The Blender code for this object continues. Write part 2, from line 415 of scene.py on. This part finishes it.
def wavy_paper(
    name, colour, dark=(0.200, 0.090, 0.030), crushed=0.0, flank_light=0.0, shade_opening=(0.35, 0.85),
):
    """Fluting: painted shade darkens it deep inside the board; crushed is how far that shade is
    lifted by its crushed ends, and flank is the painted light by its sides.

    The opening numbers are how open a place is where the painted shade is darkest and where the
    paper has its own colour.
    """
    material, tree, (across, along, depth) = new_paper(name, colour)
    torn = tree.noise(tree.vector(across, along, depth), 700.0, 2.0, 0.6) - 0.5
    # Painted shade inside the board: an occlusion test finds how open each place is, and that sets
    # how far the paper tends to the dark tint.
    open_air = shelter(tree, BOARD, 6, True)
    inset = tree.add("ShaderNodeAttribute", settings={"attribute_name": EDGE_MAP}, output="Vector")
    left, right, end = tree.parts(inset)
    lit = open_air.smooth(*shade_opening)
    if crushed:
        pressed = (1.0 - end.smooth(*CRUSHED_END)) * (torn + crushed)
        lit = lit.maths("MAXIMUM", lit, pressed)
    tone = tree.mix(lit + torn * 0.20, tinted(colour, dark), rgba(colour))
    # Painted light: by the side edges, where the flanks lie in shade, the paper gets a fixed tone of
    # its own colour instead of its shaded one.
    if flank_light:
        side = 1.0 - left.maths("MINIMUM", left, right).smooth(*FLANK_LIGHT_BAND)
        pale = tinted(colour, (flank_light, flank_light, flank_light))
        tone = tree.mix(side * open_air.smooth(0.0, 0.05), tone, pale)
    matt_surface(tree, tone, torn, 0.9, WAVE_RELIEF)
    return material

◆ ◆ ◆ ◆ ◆

*Exercise task*: From the preceding material, extract every line exactly.

*Exercise result*:
The Blender code for this object continues. Write part 2, from line 415 of scene.py on. This part finishes it.
def wavy_paper(
    name, colour, dark=(0.200, 0.090, 0.030), crushed=0.0, flank_light=0.0, shade_opening=(0.35, 0.85),
):
    """Fluting: painted shade darkens it deep inside the board; crushed is how far that shade is
    lifted by its crushed ends, and flank is the painted light by its sides.

    The opening numbers are how open a place is where the painted shade is darkest and where the
    paper has its own colour.
    """
    material, tree, (across, along, depth) = new_paper(name, colour)
    torn = tree.noise(tree.vector(across, along, depth), 700.0, 2.0, 0.6) - 0.5
    # Painted shade inside the board: an occlusion test finds how open each place is, and that sets
    # how far the paper tends to the dark tint.
    open_air = shelter(tree, BOARD, 6, True)
    inset = tree.add("ShaderNodeAttribute", settings={"attribute_name": EDGE_MAP}, output="Vector")
    left, right, end = tree.parts(inset)
    lit = open_air.smooth(*shade_opening)
    if crushed:
        pressed = (1.0 - end.smooth(*CRUSHED_END)) * (torn + crushed)
        lit = lit.maths("MAXIMUM", lit, pressed)
    tone = tree.mix(lit + torn * 0.20, tinted(colour, dark), rgba(colour))
    # Painted light: by the side edges, where the flanks lie in shade, the paper gets a fixed tone of
    # its own colour instead of its shaded one.
    if flank_light:
        side = 1.0 - left.maths("MINIMUM", left, right).smooth(*FLANK_LIGHT_BAND)
        pale = tinted(colour, (flank_light, flank_light, flank_light))
        tone = tree.mix(side * open_air.smooth(0.0, 0.05), tone, pale)
    matt_surface(tree, tone, torn, 0.9, WAVE_RELIEF)
    return material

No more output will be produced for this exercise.